Do you remember that old show from the 70s on CBS--Captain Kangaroo? With Bob Keeshan? That is what I watched every single day when I was a little kid. I adored it. Forget Sesame Street or the Electric Company or anything else (if you decide to watch that linked clip above, I get the hugest wave of joy nostalgia when I see it). With the Captain, you didn't have to figure out problems or practice your alphabet or do anything overtly academic. It was just fun and using your imagination, and at the close of each show he would say, "Moms and dads, please read to your kids today!"
One of the features I loved on that show was called the People in the Bookcase. Behind the books on the Captain's bookshelf were little people who had adventures (do you see where this is going?) So when I saw those miniature people on the manipulatives table at work I thought, "People in the bookcase! Lucy will love it when she's older!" Then I stored them in the back of my closet and forgot about them...until Saturday.
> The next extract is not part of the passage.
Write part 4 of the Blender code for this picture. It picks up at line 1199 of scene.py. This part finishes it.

I got the people out to see what I've got--a Caucasian family, an African American family, some elderly people, and a dog. I wish I had an Asian family too, bummer. Then while the girls were busy, I went to the basement to our large bookcase--sidenote: a sentimental piece of furniture for me because, while extremely ugly, it's the first piece of furniture I ever bought in my life, at Kohler's junkyard in Lombard, IL, which has since burned down due to all the junk stored there. I might have spent $15 on it. Anyway, it's a big, deep case, perfect for storing either multiple layers of books or one layer of books and some miniature people behind them.
At first I thought I should have furnishings to go with, but then I thought better of that and decided it would be much more fun for the girls to make their own.
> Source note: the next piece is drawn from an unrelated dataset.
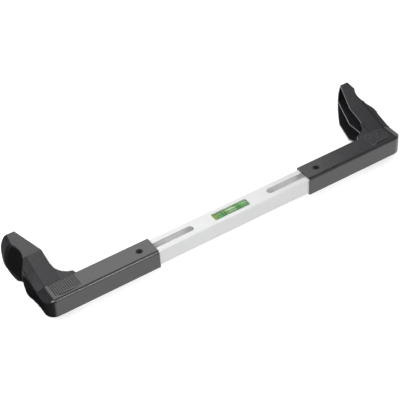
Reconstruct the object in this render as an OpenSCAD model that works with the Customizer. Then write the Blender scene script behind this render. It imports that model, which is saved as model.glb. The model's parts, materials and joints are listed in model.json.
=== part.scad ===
// Steering wheel level: a sprung telescopic spirit level that spans the inside
// of a wheel rim and shows when the wheel stands straight.
// The bar runs along X with its vial in the middle, the two arms point to +Y,
// and both arms are drawn out to their stops, as when the tool lies unused.
// Sizes are in millimetres. Sub-parts are drawn about the bar's axis, and the
// whole tool is then moved to stand centred on the ground plane.

/* [Bar] */
// Length of the tube
bar_length = 242; // [236:1:250]
// Width of the tube, front to back
bar_w = 20; // [18:0.5:24]
// Height of the tube
bar_h = 18.5; // [17.5:0.5:22]
// Wall of the tube
bar_wall = 1.5; // [1.2:0.1:1.8]
// Radius on the long edges of the tube
bar_edge_r = 0.8; // [0.5:0.1:1.2]
// Length of the vial window
window_length = 42.3; // [36:0.1:44]
// Width of the vial window
window_w = 10.6; // [8:0.2:11]
// Radius in the window's corners
window_corner_r = 1.8; // [1:0.1:3]
// Gap on either side of a stop screw's boss in its slot
slot_gap = 0.25; // [0.2:0.05:0.4]
// From the bar's middle to the inner end of a slot
slot_inner_x = 45; // [45:0.5:52]

/* [Stop screws] */
// From a stop screw to the tube's end, with the arm drawn out
stop_inset = 13.5; // [13:0.5:17]
// Diameter of the screw's head
head_d = 7; // [6.4:0.1:7]
// Height of the screw's head
head_h = 2.3; // [2:0.1:2.5]
// Size of the hexagon socket across its flats
socket_af = 3; // [2.5:0.5:3.5]
// Depth of the hexagon socket
socket_depth = 1.6; // [1.2:0.1:1.8]
// Diameter of the screw's shank
shank_d = 4; // [3:0.5:5]
// Length of the shank below the head
shank_length = 8; // [7:0.5:9]
// Gap between the head and the end of its slot at each stop
stop_gap = 0.25; // [0.2:0.05:0.4]

/* [Sleeves] */
// Length of tube left inside a sleeve, with the arm drawn out
sleeve_overlap = 29.5; // [23:0.5:33]
// Length of a sleeve, from its mouth to its flat outer end
sleeve_length = 123.7; // [122.5:0.1:125]
// Wall of the sleeve around the tube
sleeve_wall = 1.7; // [1.4:0.1:2.5]
// Running gap between tube and sleeve
slide_gap = 0.08; // [0.05:0.01:0.1]
// Radius on the sleeve's long upper edge at the front
edge_r = 3.2; // [2.4:0.1:3.4]
// Radius on the other edges of the sleeve
fine_edge_r = 1; // [0.6:0.1:1.4]
// Width of the bevel on the upper outer edge of sleeve and ramp
bevel_w = 8.2; // [6:0.1:9]
// Tilt of the bevel in degrees
bevel_tilt = 20.5; // [15:0.5:25]
// Radius of the upright front corner at the sleeve's outer end
sleeve_corner_r = 11; // [8:0.5:11.5]
// Thickness of the end wall that the spring is seated on
end_wall = 4; // [3:0.5:5]
// Number of ridges on the thumb rest
ridge_count = 13; // [9:1:15]
// Width of one ridge
ridge_w = 1.2; // [0.8:0.1:1.4]
// Height of one ridge
ridge_h = 0.4; // [0.2:0.05:0.6]
// Length of the thumb rest along the sleeve
rest_length = 28.7; // [24:0.1:32]
// From the thumb rest to the sleeve's flat outer end
rest_inset = 12; // [11:0.5:14]
// Length of the low lip in front of the thumb rest
lip_length = 22; // [14:1:26]
// Height of the lip in its middle
lip_h = 0.8; // [0.4:0.1:1.2]

/* [Limbs] */
// From the bar's axis to the tip of a limb
tip_y = 89.8; // [84:0.2:100]
// Height of a limb above the bar's axis at the knee
knee_z = 22.4; // [20:0.2:26]
// From the bar's axis to the knee
knee_y = 48; // [46:0.5:50]
// Rise of the limb per millimetre beyond the knee
fan_slope = 0.175; // [0.1:0.005:0.2]
// Radius of the limb's round tip, seen from the side
tip_r = 53; // [48:1:60]
// Width of a limb at its root, from its open side to the sleeve's flat outer end
root_w = 25.8; // [24.2:0.1:27.2]
// Outward lean of the open side beyond the knee, per millimetre
open_lean = 0.372; // [0.3:0.002:0.4]
// From the sleeve's flat outer end out to the crown of the limb's outer side
crown_out = 4.4; // [3.4:0.1:6.8]
// Radius of the outer side, seen from the front
crown_r = 56; // [50:1:62]
// From the sleeve's flat outer end out to the crest between sleeve and saddle
crest_out = 2.2; // [0.8:0.1:3.2]
// Radius of the crest's outer side, seen from the front
crest_r = 90; // [60:1:120]
// Radius of the flare that leads to the crest
flare_r = 40; // [20:1:60]
// Radius of the turn from the flange's outer side into its round tip
flange_r = 9; // [5:0.5:12]
// Radius on the upper outer edge of the flange
flange_edge_r = 3.4; // [1:0.1:3.6]
// Radius on the lower outer edge of the limb
lower_edge_r = 1.4; // [1:0.1:2.5]
// Wall of the hollow limb
limb_wall = 1.8; // [1.5:0.1:2.2]
// Thickness of the rib that halves the hollow
rib_t = 2; // [1.5:0.1:2.5]
// Radius of the web between sleeve and limb
web_r = 18.4; // [15:0.2:20]
// Thickness of the web's nose behind the sleeve
web_foot = 2.8; // [2:0.1:3.4]
// Rise of the web per millimetre towards the knee
web_slope = 0.25; // [0.15:0.01:0.28]

/* [Saddles] */
// Radius of the saddle that takes the wheel's rim
saddle_r = 22; // [20:0.5:24]
// From the bar's axis to the middle of the saddle
saddle_y = 56.5; // [55:0.5:59]
// Depth of the saddle below the limb's crown
saddle_depth = 11.6; // [9.6:0.1:12.6]
// Thickness of the rubber lining
pad_t = 2; // [1.5:0.1:2.5]
// Bare margin above and below the lining
pad_margin = 2.5; // [2:0.5:5]
// Bare lip between the lining and the limb's crowned side
pad_lip = 3; // [2:0.1:5]

/* [Springs] */
// Outer diameter of a spring
spring_d = 13; // [12:0.1:13.4]
// Diameter of its wire
wire_d = 1; // [0.8:0.1:1.2]
// Number of curls in a spring
curl_count = 18; // [14:1:20]

/* [Vial] */
// Outer diameter of the vial
vial_d = 11; // [10:0.2:11]
// Length of the vial
vial_length = 43; // [38:0.5:46]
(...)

So, on the ground floor I installed the Caucasian family, named the Thibedauds. On the second floor is the African American family, the Nelsons. On the third floor, I separated it (with books) into two apartments--one with Mr. Philips and his son Jed, and the second with two elderly ladies who are the Nachman sisters, Patricia Anne and Mary Alice.
Then I took Lucy and Elaine to the basement and showed them the people in the bookcase. They were thrilled.
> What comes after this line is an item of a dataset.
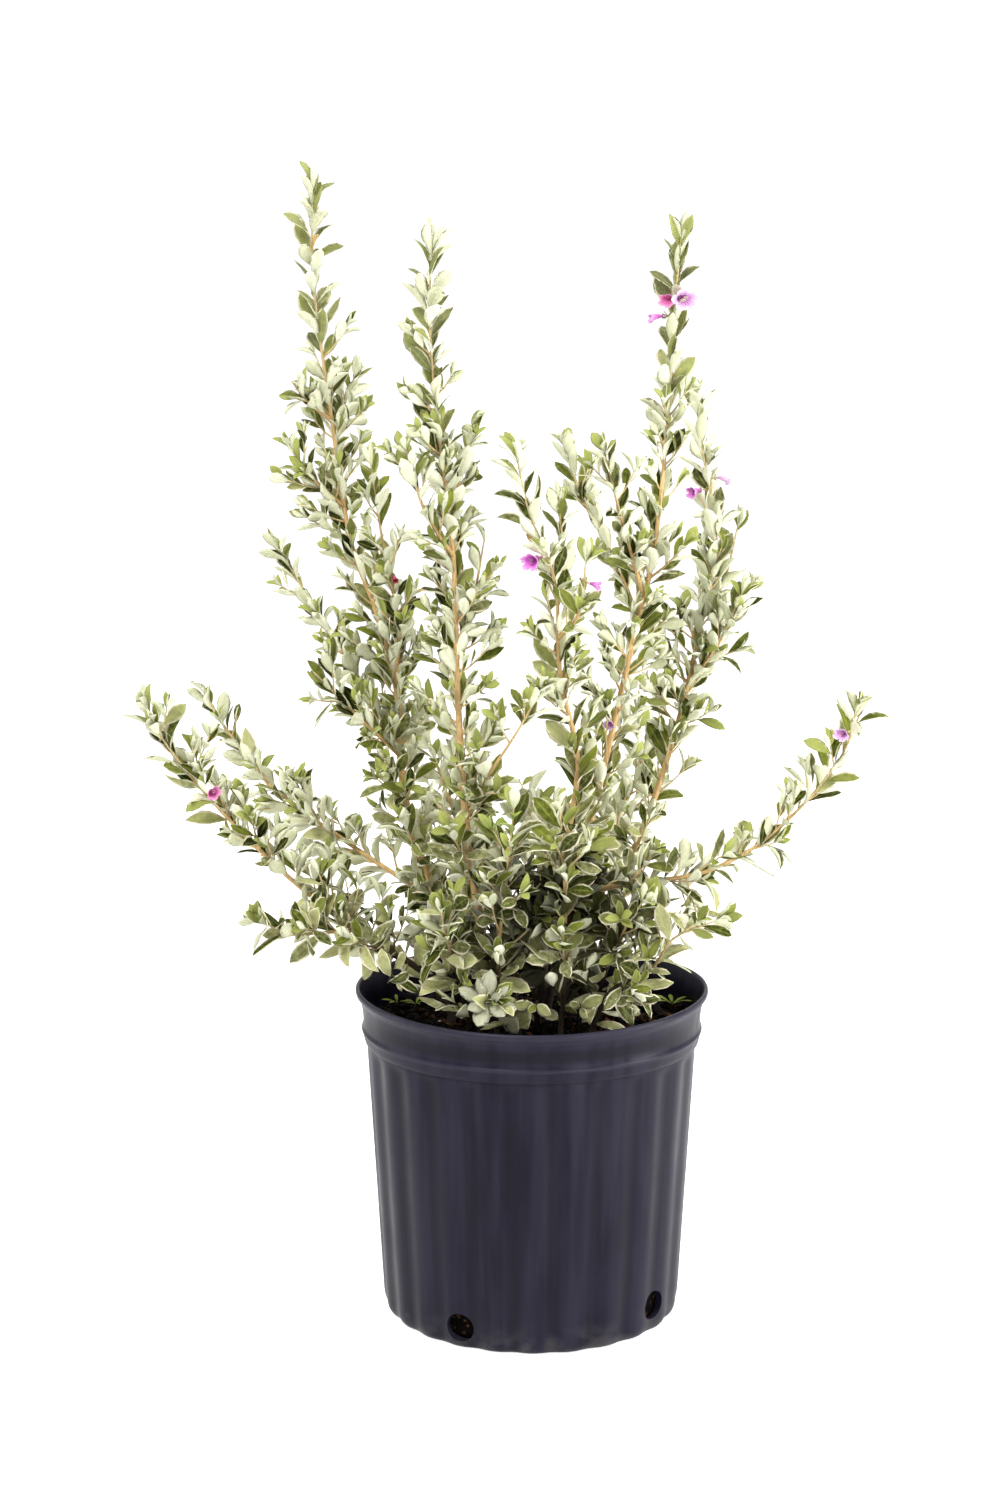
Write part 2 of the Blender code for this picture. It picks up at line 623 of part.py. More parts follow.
def stem_routes(stem):
    return [stem["path"]] + stem["branches"]


def buried(path):
    """The stem's line with its upright length in the soil."""
    x, y, z = path[0]
    return [Vector((x, y, z - STEM_DEPTH))] + path


def stem_tubes(stem):
    """The woody tubes of a stem and its branches."""
    radii = [stem["radius"]] + tapered(stem["path"], stem["radius"], TWIG_TIP_RADIUS)
    tubes = [tube(buried(stem["path"]), radii, MAIN_SIDES)]
    for branch in stem["branches"]:
        tubes.append(tube(branch, tapered(branch, BRANCH_RADIUS, TWIG_TIP_RADIUS), BRANCH_SIDES))
    return tubes


def shoots_of(name, stem, draw):
    """The lines and the tubes of the stem's side shoots that have room."""
    lines, tubes = [], []
    radii = [SHOOT_RADIUS, TWIG_TIP_RADIUS]
    wide = [radius + WIDE_ROOM for radius in radii]
    for number in range(stem["shoots"]):
        line = side_shoot(stem["path"], stem, number, draw)
        beyond = (line[1] - line[0]).normalized() * (stem["radius"] + SHOOT_RADIUS + BRANCH_RADIUS)
        whole = tube(line, wide, SHOOT_SIDES)
        free = tube([line[0] + beyond, line[1]], wide, SHOOT_SIDES)
        if not is_blocked(name, whole, free):
            remember(name, whole, free)
            lines.append(line)
            tubes.append(tube(line, radii, SHOOT_SIDES))
    return lines, tubes


def build_stem(name, number, material):
    """One leafy stem: its wood, its side shoots and its leaves, joined into one solid."""
    stem = STEMS[name]
    draw = random.Random(FIRST_STEM_SEED + number)
    lines, shoots = shoots_of(name, stem, draw)
    leaves = []
    for line in lines:
        leaves_along(name, line, FIRST_LEAF["shoot"], SHOOT_LEAF_STEP, SHOOT_RADIUS, draw, leaves)
    leaves_along(name, stem["path"], FIRST_LEAF["stem"], LEAF_STEP, stem["radius"], draw, leaves)
    for branch in stem["branches"]:
        leaves_along(name, branch, FIRST_LEAF["branch"], LEAF_STEP, BRANCH_RADIUS, draw, leaves)
    wood = stem_tubes(stem)
    trunk = mesh_object("wood", wood[0], material)
    parts = [mesh_object("piece", shape, material) for shape in wood[1:] + shoots + leaves]
    combine(trunk, parts, name, "UNION")
    print(name, "leaves", len(leaves), "shoots", len(shoots))


def bloom_shape(root, facing, length, mouth):
    """A bell: a thin stalk of five sides that widens to a throat, then five lobes spread round the mouth, and
    the hollow inside it."""
    across = radial(facing, 0.0)
    other = facing.cross(across)

    def ring(out, radii):
        turns = [2 * math.pi * k / len(radii) for k in range(len(radii))]
        return [root + facing * (out * length) + r * (math.cos(t) * across + math.sin(t) * other)
                for r, t in zip(radii, turns)]

    vertices = ring(0.0, [STALK_RADIUS] * LOBES)
    for out, radius in BLOOM_STALK:
        vertices += ring(out, [radius * mouth] * LOBES)
    for out, lobe, between in BLOOM_BELL:
        vertices += ring(out, [lobe * mouth, between * mouth] * LOBES)
    vertices.append(root + facing * (BLOOM_HOLLOW * length))

    round_mouth = 2 * LOBES
    throat, bell = 2 * LOBES, 3 * LOBES
    bands = ((0, LOBES), (LOBES, LOBES), (bell, round_mouth), (bell + round_mouth, round_mouth))
    faces = [tuple(reversed(range(LOBES)))]
    for start, size in bands:
        for k in range(size):
            after = (k + 1) % size
            faces.append((start + k, start + after, start + size + after, start + size + k))
    for k in range(LOBES):
        after = (k + 1) % LOBES
        notch = bell + 2 * k + 1
        faces.append((throat + k, notch, bell + 2 * k))
        faces.append((throat + k, throat + after, notch))
        faces.append((throat + after, bell + 2 * after, notch))
    inner = bell + 2 * round_mouth
    for k in range(round_mouth):
        faces.append((inner + k, inner + (k + 1) % round_mouth, len(vertices) - 1))
    return vertices, faces


def seated(point, facing, length, mouth, wood):
    """Where the bloom's stalk ends just clear of the wood that it grows from."""
    def meets_wood(out):
        shape = tree_of(bloom_shape(point + facing * out, facing, length, mouth))
        return any(tree.overlap(shape) for tree in wood)

    out = 0.0
    while meets_wood(out):
        out += SEAT_STEP
    return point + facing * (out + CLEARANCE)


def build_blooms():
    petals, red = bloom_material(), bud_material()
    for name, (stem_name, route, height, facing, length, mouth) in BLOOMS.items():
        point, tangent = at_height(stem_routes(STEMS[stem_name])[route], height)
        square = (Vector(facing) - Vector(facing).dot(tangent) * tangent).normalized()
        facing = (square + BLOOM_LEAN * Vector(facing)).normalized()
        wood = [tree for owner, middle, reach, tree, free in placed if owner == stem_name]
        root = seated(point, facing, length, mouth, wood)
        remember(name, bloom_shape(root, facing, length + WIDE_ROOM, mouth + WIDE_ROOM))
        material = red if name.startswith("bud") else petals
        mesh_object(name, bloom_shape(root, facing, length, mouth), material)


def build_object():
    clear_scene()
    for stem in STEMS.values():
        stem["path"] = [Vector(p) for p in stem["path"]]
        stem["branches"] = [[Vector(p) for p in branch] for branch in stem["branches"]]
    for fixed in (build_pot(), build_soil()):
        corners = [v.co.copy() for v in fixed.data.vertices]
        remember(fixed.name, (corners, [tuple(p.vertices) for p in fixed.data.polygons]))
    for name, stem in STEMS.items():
        for shape in stem_tubes(stem):
            remember(name, shape)
    build_blooms()
    felt = leaf_material()
    for number, name in enumerate(STEMS):
        build_stem(name, number, felt)


build_object()
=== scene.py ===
# Looks for the potted flowering shrub: pot, soil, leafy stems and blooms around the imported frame.
# Metres, +Z up, the front is -Y.
import math
import random

import bpy
import numpy as np
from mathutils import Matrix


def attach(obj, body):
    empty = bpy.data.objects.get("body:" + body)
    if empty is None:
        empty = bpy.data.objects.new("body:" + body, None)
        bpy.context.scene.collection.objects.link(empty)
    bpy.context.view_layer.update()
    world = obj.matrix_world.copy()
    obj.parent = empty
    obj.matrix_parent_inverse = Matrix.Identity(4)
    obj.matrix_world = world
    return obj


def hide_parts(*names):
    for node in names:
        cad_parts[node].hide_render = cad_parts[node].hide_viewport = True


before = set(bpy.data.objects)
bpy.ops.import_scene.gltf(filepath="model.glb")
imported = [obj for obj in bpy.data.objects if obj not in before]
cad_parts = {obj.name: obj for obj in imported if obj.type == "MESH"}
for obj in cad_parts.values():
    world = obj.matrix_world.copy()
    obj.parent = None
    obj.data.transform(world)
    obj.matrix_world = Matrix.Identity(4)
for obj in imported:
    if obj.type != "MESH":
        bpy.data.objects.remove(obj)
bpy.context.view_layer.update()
print("frame loaded")

goldenAngle = math.radians(137.5)
fullTurn = 2 * math.pi


# Camera, light and floor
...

"How could they move into this apartment building without any furniture?" Lucy asked.
"These are hard economic times," I said. "They knew this was a nice building with two girls who might help them furnish their apartments."
They spent all afternoon on Saturday and all afternoon on Sunday finding things to make beds and tables and chairs and bathtubs, etc. for the new families and also decided on more first names, since there were mothers and fathers and children in both the Thibedaud and Nelson families.
At night I went in to check on them; Elaine was already asleep, but Lucy was still awake.
"Mom, this was just the funnest time ever. I'm soooooo glad we have people in the bookcase. But...I have to tell you something horrible. I was looking at Mr. Philips and guess what it said on his leg?" She lowered her voice to a horrified whisper. "It said, 'Made in China.' It just ruined all my fun when I saw that. Did you put those people there?"
"Oh, Lucy," I said, sidestepping onto the parental slippery slope. "That probably just means his pants are made in China. I bet our pants are made in China, too. Pretty much everything is."
She looked relieved. "Good," she whispered, "because I tucked them all in bed tonight, but I think they're planning to have a party after we go to sleep to celebrate being in their new home."
I'd honestly love to know what other parents do in these kinds of situations. I feel that imaginative play is crucial to a child's development. I think if you don't allow kids to develop quality inner resources, they'll fill that space with meaningless junk instead. Plus, it's so much fun.
There you have it. People in the bookcase. Come over and play with us sometime. And don't let anyone tell you they're not real.